Why is it important that \(\theta\) and \(\delta \theta\) are measured in radians?

  • Which side length shows the increase in \(\tan \theta\) as \(\theta\) increases by \(\delta \theta\)? This can be denoted by \(\delta (\tan \theta)\).

\(PT=\tan (\theta+ \delta \theta) -\tan \theta\), so \(PT\) shows the increase in \(\tan \theta\) as \(\theta\) increases by \(\delta \theta\). We’ll write this as \(\delta (\tan \theta)\) as it is the change in \(\tan \theta\).

How can you use these ideas to find the derivative of \(\tan \theta\)?

The derivative of \(\tan \theta\) is given by \[\lim_{\delta \theta \rightarrow 0} \dfrac{\tan (\theta+ \delta \theta) -\tan \theta}{\delta \theta}\] so using our notation, we are interested in \(\dfrac{\delta (\tan \theta)}{\delta \theta}.\)

What can the blue and red triangles tell us about this fraction?

Two right-angled triangles OQP and PST. Where OQP has side lengths tan theta, sec theta and 1 with angle theta. PST has side lengths of delta tan theta and approximately sec theta delta theta with angle theta + delta theta We have approximations for the lengths of two sides of the blue triangle when \(\delta \theta\) is small. As \(\delta \theta \rightarrow 0\), the blue and red triangles get closer to being similar, so it may help to consider corresponding sides and angles in the two triangles.


For small \(\delta \theta\), the corresponding ratios of sides gives us \(\dfrac{PT}{PS}\approx\dfrac{OP}{OQ}\), so

\[\dfrac{\delta (\tan \theta)}{\sec \theta \,\delta \theta}\approx \dfrac{\sec \theta }{1} \quad \text{or equivalently} \quad \dfrac{\delta (\tan \theta)}{\delta \theta}\approx \sec^2 \theta.\]

Taking the limit as \(\delta \theta \rightarrow 0\) then gives the derivative of \(\tan \theta\),

\[\dfrac{d}{d\theta}(\tan \theta) = \sec^2 \theta.\]

What does this say about the sign of the gradient function of \(\tan \theta\)? Can you connect this with the graph of \(\tan \theta\)?

What about the derivative of \(\sec \theta\)?

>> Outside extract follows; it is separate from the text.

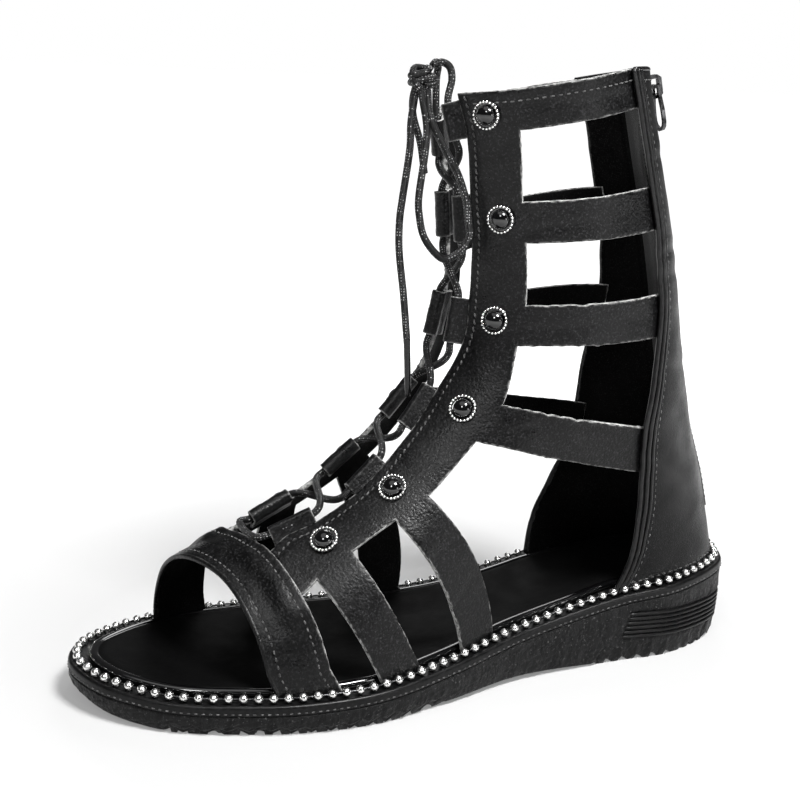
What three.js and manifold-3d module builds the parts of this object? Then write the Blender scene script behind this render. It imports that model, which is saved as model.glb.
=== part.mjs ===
// Gladiator sandal, left shoe, caged to the ankle. Millimetres, +Z up, toe towards -Y, heel towards +Y,
// the wearer's outer (lateral) side towards +X. The sole stands on z = 0.
import * as THREE from 'three';
import { mergeVertices } from 'three/addons/utils/BufferGeometryUtils.js';
import Module from 'manifold-3d';

const wasm = await Module();
wasm.setup();

// ---------- driving dimensions ----------
const GAP = 0.3;               // clearance between pieces that meet
const FOOT_GAP = 0.5;          // strap ends above the sole
const LEATHER = 1.7;           // wall of the upper
const STRAP_INSET = 4.5;       // outer face of the upper, in from the sole's outline
const BEAD_INSET = 2.85;       // bead chain's centre line, in from the sole's outline
const BEAD_R = 1.05;
const INSOLE_INSET = 6.7;
const INSOLE_THICK = 2.4;
const HEEL_ROOM = 2.0;         // the insole is this much narrower inside the counter
const EDGE_IN = 1.4;           // the sole's ground edge, in from its top edge
const LUG_PITCH = 8.0;         // serrated tread
const LUG_NOTCH = 1.3;
const FACING_MARGIN = 3.0;     // facing's front edge, in front of its stitch line
const ZIP_HALF = 3.6;          // half width of the zip's slot in the counter
const ZIP_FOOT_Z = 48;         // where the zip ends above the sole
const LACE_R = 1.25;
const LOOP_CLEAR = 1.2;        // a loop's outside to the facing's edge
const LOOP_R = 2.6;            // lace loops, rolled leather tubes
const LOOP_BORE = 1.8;
const STUD_R = 4.9;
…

Two right-angled triangles OQP and PST. Where OQP has side lengths tan theta, sec theta and 1 with angle theta. PST has side lengths of delta tan theta and approximately sec theta delta theta with angle theta + delta theta We’ll refer back to our first labelled diagram. The length of the hypotenuse of triangle \(OQP\) is \(\sec \theta\), so as \(\theta\) increases by \(\delta \theta,\) \(ST\) shows the increase in \(\sec \theta.\)


How can you use these triangles to show that \(\dfrac{d}{d \theta}(\sec \theta) = \sec \theta \tan \theta\)?

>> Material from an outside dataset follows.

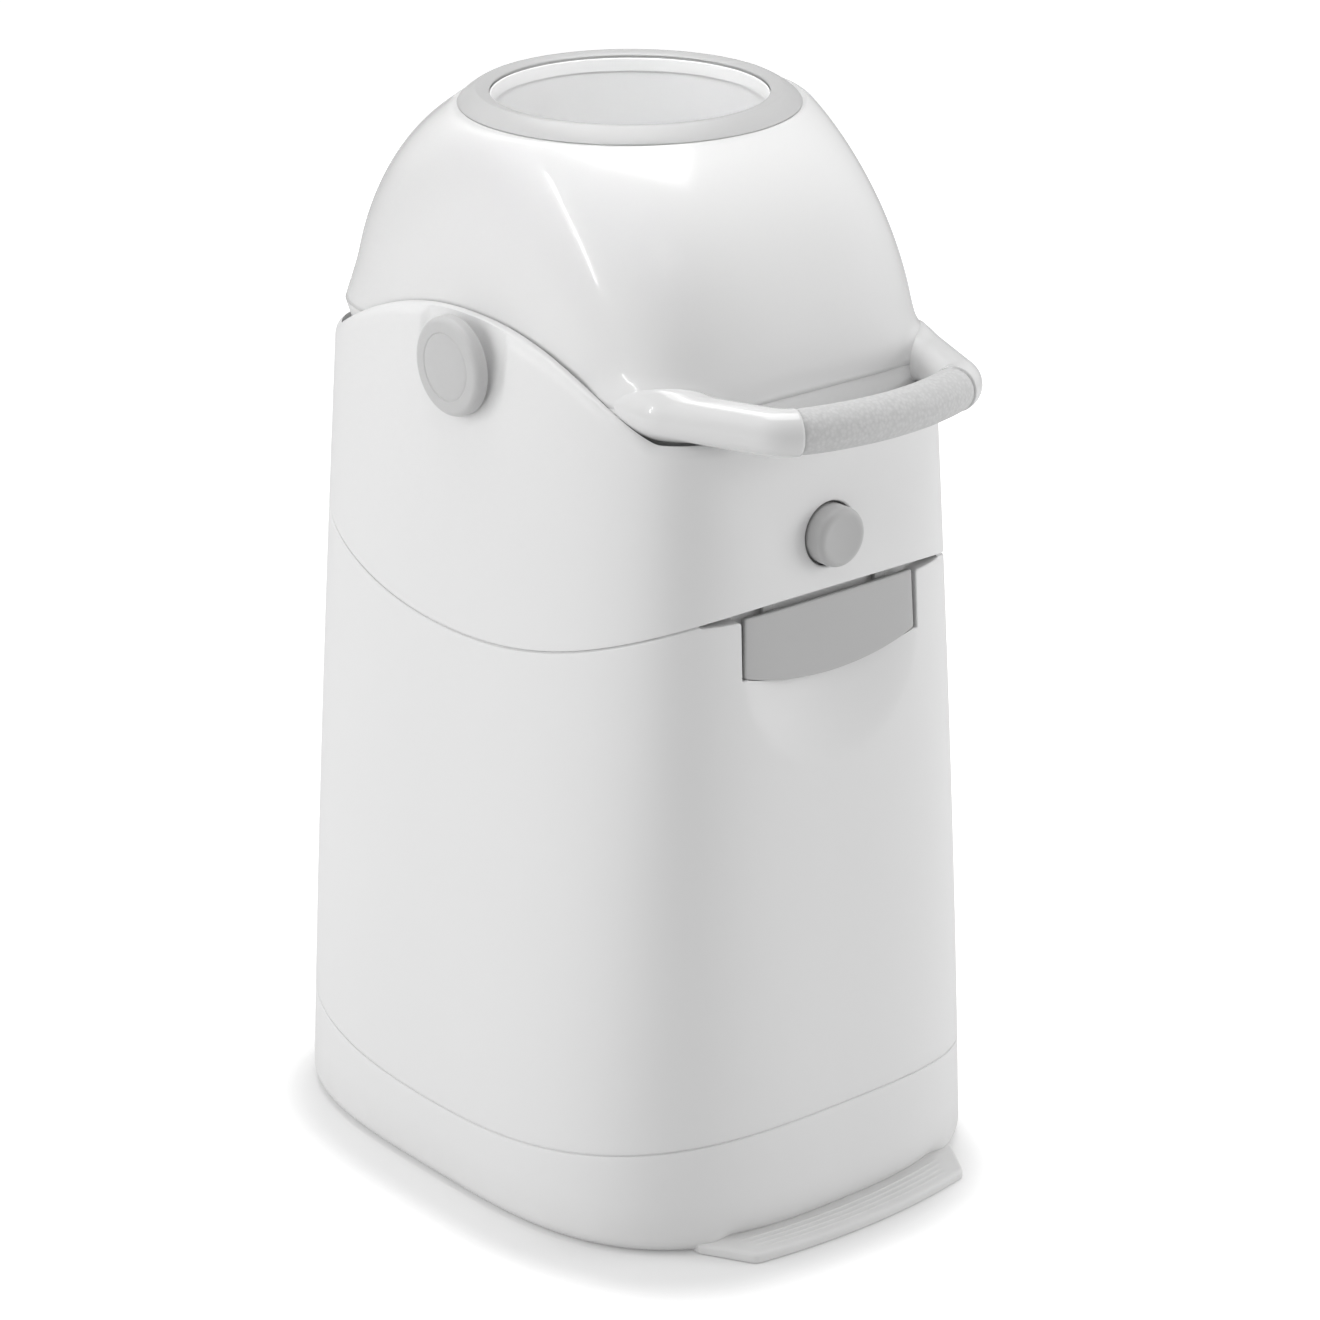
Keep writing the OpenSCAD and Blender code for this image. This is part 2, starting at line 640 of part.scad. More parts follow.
// Plan of the drum at height h above its axis: square at the axis, round at the ring.
function drum_u(h) = min(1, h / shell_top_h);
function drum_a(h) = ring_r + (drum_half_w - ring_r) * pow(1 - pow(drum_u(h), 5), 0.2);
function drum_b(h) = let (b = sqrt(drum_r * drum_r - h * h), e = drum_u(h))
    min(b, ring_r + (b - ring_r) * pow(1 - pow(e, 24), 0.5));
function drum_n(h) = 2 + (drum_pow - 2) * (1 - pow(drum_u(h), 1.25))
    + (belt_pow - drum_pow) * pow(max(0, 1 - h / belt_h), 2);
function drum_ring(h, inset = 0) = [for (i = [0:around - 1])
    at_z(plan_pt(drum_a(h) - inset, drum_b(h) - inset, drum_n(h), drum_n(h), turn(i)), h)];
function round_ring(h, r) = [for (i = [0:around - 1]) [r * cos(turn(i)), r * sin(turn(i)), h]];

module drum_half() {
    difference() {
        union() {
            skin(concat(
                [for (h = shell_levels) drum_ring(h)],
                [round_ring(shell_top_h, ring_r), round_ring(shell_top_h, lip_r),
                 round_ring(flange_h, lip_r), round_ring(flange_h, tube_r + tube_t + 4)],
                [for (h = [flange_h - 1.5, flange_h * 0.92, flange_h * 0.78, flange_h * 0.5, 0.1]) drum_ring(h, shell_t)]), loop = true);
            both_sides() intersection() {
                translate([root_x, 0, 0]) y_rod(-root_y + 1, arm_root_y - 1, arm_r + 2);
                skin([for (h = [0.1, 10, 20]) drum_ring(h, 1)]);
            }
        }
        both_sides() {
            translate([drum_half_w - 12, 0, 0]) x_rod(0, 20, trunnion_r + 0.05);
            arm(0.1, 1, 0.2);
        }
    }
}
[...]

Can you take a similar approach to find the derivatives of \(\cot \theta\) and \(\cosec \theta\)? You may be able to do this in more than one way.

The blue triangle with a vertex at \((\cot \theta, 1)\) can be used to find derivatives of \(\cot \theta\) and \(\cosec \theta\), so we’ll label the vertices of this triangle as well.

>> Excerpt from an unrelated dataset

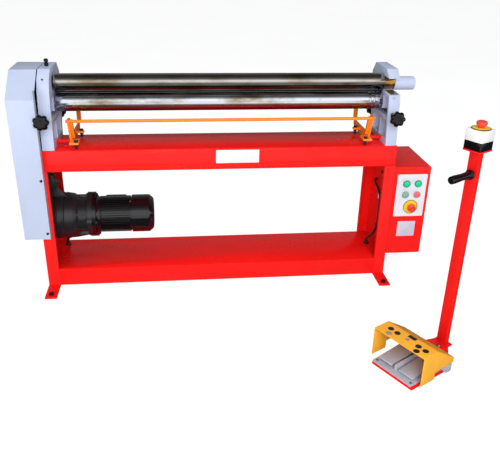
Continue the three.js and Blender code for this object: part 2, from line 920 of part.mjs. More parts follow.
function sprocketOutline(teeth, phase) {
  const pitch_radius = sprocketRadius(teeth);
  const tip = sprocketTip(teeth);
  const seat = roller_radius + clearance;
  const points = [];
  for (let tooth = 0; tooth < teeth; tooth += 1) {
    const centre = phase + (tau * tooth) / teeth;
    const cy = pitch_radius * Math.cos(centre);
    const cz = pitch_radius * Math.sin(centre);
    for (let i = 0; i <= round_steps; i += 1) {
      const angle = centre - Math.PI / 2 - (Math.PI * i) / round_steps;
      points.push([cy + seat * Math.cos(angle), cz + seat * Math.sin(angle)]);
    }
    const next = centre + Math.PI / teeth;
    const tip_half = tooth_tip_share * (tau / teeth);
    points.push([tip * Math.cos(next - tip_half), tip * Math.sin(next - tip_half)]);
    points.push([tip * Math.cos(next + tip_half), tip * Math.sin(next + tip_half)]);
  }
  return points;
}

// The chain's whole number of links sets how far apart the two sprockets stand.
function sprocketDistance() {
  const r0 = sprocketRadius(small_sprocket_teeth);
  const r1 = sprocketRadius(large_sprocket_teeth);
  const wrap = (teeth, angle) => (chain_pitch * teeth * angle) / tau;
  let distance = (chain_pitch * chain_links) / 2 - (Math.PI * (r0 + r1)) / 2;
  for (let i = 0; i < distance_rounds; i += 1) {
    const lean = Math.asin((r1 - r0) / distance);
    const length = 2 * distance * Math.cos(lean) + wrap(large_sprocket_teeth, Math.PI + 2 * lean)
      + wrap(small_sprocket_teeth, Math.PI - 2 * lean);
    distance += (chain_pitch * chain_links - length) / 2;
  }
  return distance;
}

const sprocket_distance = sprocketDistance();
const sprocket_lean_y = gearbox_axis_y - roll_axis_y;
const gearbox_axis_z = roll_axis_z - Math.sqrt(sprocket_distance ** 2 - sprocket_lean_y ** 2);
const gear_right = -(stand_outer + cover_gap * 2);
const gear_left = gear_right - gear_width;
const chain_x = gear_left - gear_width - chain_width / 2;
const gear_journal_end = swivel_x - swivel_width / 2 - dog_shoulder;
const centre_angle = Math.atan2(gearbox_axis_z - roll_axis_z, sprocket_lean_y);

// Places of the chain's pins round both sprockets, one link apart.
function chainPins() {
  const r0 = sprocketRadius(small_sprocket_teeth);
  const r1 = sprocketRadius(large_sprocket_teeth);
  const lean = Math.asin((r1 - r0) / sprocket_distance);
  const side = sprocket_distance * Math.cos(lean);
  const link_angle = (teeth) => tau / (teeth * chain_pitch);
  const arc1 = (Math.PI + 2 * lean) / link_angle(large_sprocket_teeth);
  const arc0 = (Math.PI - 2 * lean) / link_angle(small_sprocket_teeth);
  const along = [Math.cos(centre_angle), Math.sin(centre_angle)];
  const across = [-along[1], along[0]];
  const place = (u, v) => [
    roll_axis_y + along[0] * u + across[0] * v,
    roll_axis_z + along[1] * u + across[1] * v,
  ];
  const at = (distance) => {
    if (distance < arc1) {
      const angle = Math.PI / 2 - lean + distance * link_angle(large_sprocket_teeth);
      return place(r1 * Math.cos(angle), r1 * Math.sin(angle));
    }
    let rest = distance - arc1;
    if (rest < side) {
      const angle = -(Math.PI / 2 - lean);
      const start = [r1 * Math.cos(angle), r1 * Math.sin(angle)];
      return place(start[0] + rest * Math.cos(lean), start[1] + rest * Math.sin(lean));
    }
    rest -= side;
    if (rest < arc0) {
      const angle = -(Math.PI / 2 - lean) + rest * link_angle(small_sprocket_teeth);
      return place(sprocket_distance + r0 * Math.cos(angle), r0 * Math.sin(angle));
    }
    rest -= arc0;
    const angle = Math.PI / 2 - lean;
    const start = [sprocket_distance + r0 * Math.cos(angle), r0 * Math.sin(angle)];
    return place(start[0] - rest * Math.cos(lean), start[1] + rest * Math.sin(lean));
  };
  const total = arc1 + arc0 + 2 * side;
  const pins = [];
  for (let i = 0; i < chain_links; i += 1) pins.push(at(((i + 0.5) * total) / chain_links));
  return pins;
}

// One band of links, scalloped along both edges, with a slot where each sprocket's teeth run in it.
function rollerChain() {
  const pins = chainPins();
  const edges = [1, -1].map((side) => {
    const edge = [];
    pins.forEach((pin, i) => {
      const before = pins[(i + pins.length - 1) % pins.length];
      const after = pins[(i + 1) % pins.length];
      const length = Math.hypot(after[0] - before[0], after[1] - before[1]);
      const ahead = [(after[0] - before[0]) / length, (after[1] - before[1]) / length];
      const out = [ahead[1] * side, -ahead[0] * side];
      const waist = link_height * link_waist_share;
      edge.push([pin[0] + out[0] * link_height, pin[1] + out[1] * link_height]);
      edge.push([
        (pin[0] + after[0]) / 2 + out[0] * waist,
        (pin[1] + after[1]) / 2 + out[1] * waist,
      ]);
    });
    return edge;
  });
  const band = alongX(outline(edges[0], [edges[1]]), chain_x - chain_width / 2, chain_x + chain_width / 2);
  const half_slot = sprocket_width / 2 + clearance;
  const slots = [
    [large_sprocket_teeth, roll_axis_y, roll_axis_z],
    [small_sprocket_teeth, gearbox_axis_y, gearbox_axis_z],
  ].map(([teeth, y, z]) => turnedX(rod(chain_x - half_slot, chain_x + half_slot,
    sprocketTip(teeth) + 2 * clearance), y, z));
  return cut(band, ...slots);
}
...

Diagram showing triangle OQP where another triangle is attached with angle delta theta. Two similar triangles of PST are also found within this triangle.

You could use a similar approach to before, by considering ratios of sides in

  • triangles \(UVM\) and \(MNO\) (since \(MNO\) is similar to \(OQP\) and \(OM =\cosec \theta\)), or
  • triangles \(UVM\) and \(OQP\) (since the sides of \(OQP\) don’t depend on \(\delta \theta\)), or
  • triangles \(UVM\) and \(PST\) (these are similar even if \(\delta \theta\) isn’t small).

We’ll use triangles \(UVM\) and \(MNO\), but what happens if you use different triangles?

We can start in a similar way, noting that \(MV\approx \cosec \theta \,\delta \theta.\) One thing we have to be careful about though is that as \(\theta\) increases by \(\delta \theta\), \(\cot \theta\) and \(\cosec \theta\) decrease. Therefore we’ll write \(UM=-\delta(\cot \theta).\)

We can compare ratios of sides in triangles \(UVM\) and \(MNO\) to get \(\dfrac{UM}{VM}\approx \dfrac{NM}{1}\).

Therefore we have \(\dfrac{-\delta (\cot \theta)}{\cosec \theta\,\delta \theta}\approx \dfrac{\cosec \theta }{1}\) which leads to \(\dfrac{d}{d\theta}(\cot \theta) = -\cosec^2 \theta.\)

By writing \(UV=-\delta (\cosec \theta)\), we can also show that \(\dfrac{d}{d\theta}(\cosec \theta) = -\cosec \theta \cot \theta.\)

We have worked with a diagram in which \(\theta\) is acute. Do these results hold for any value of \(\theta\)?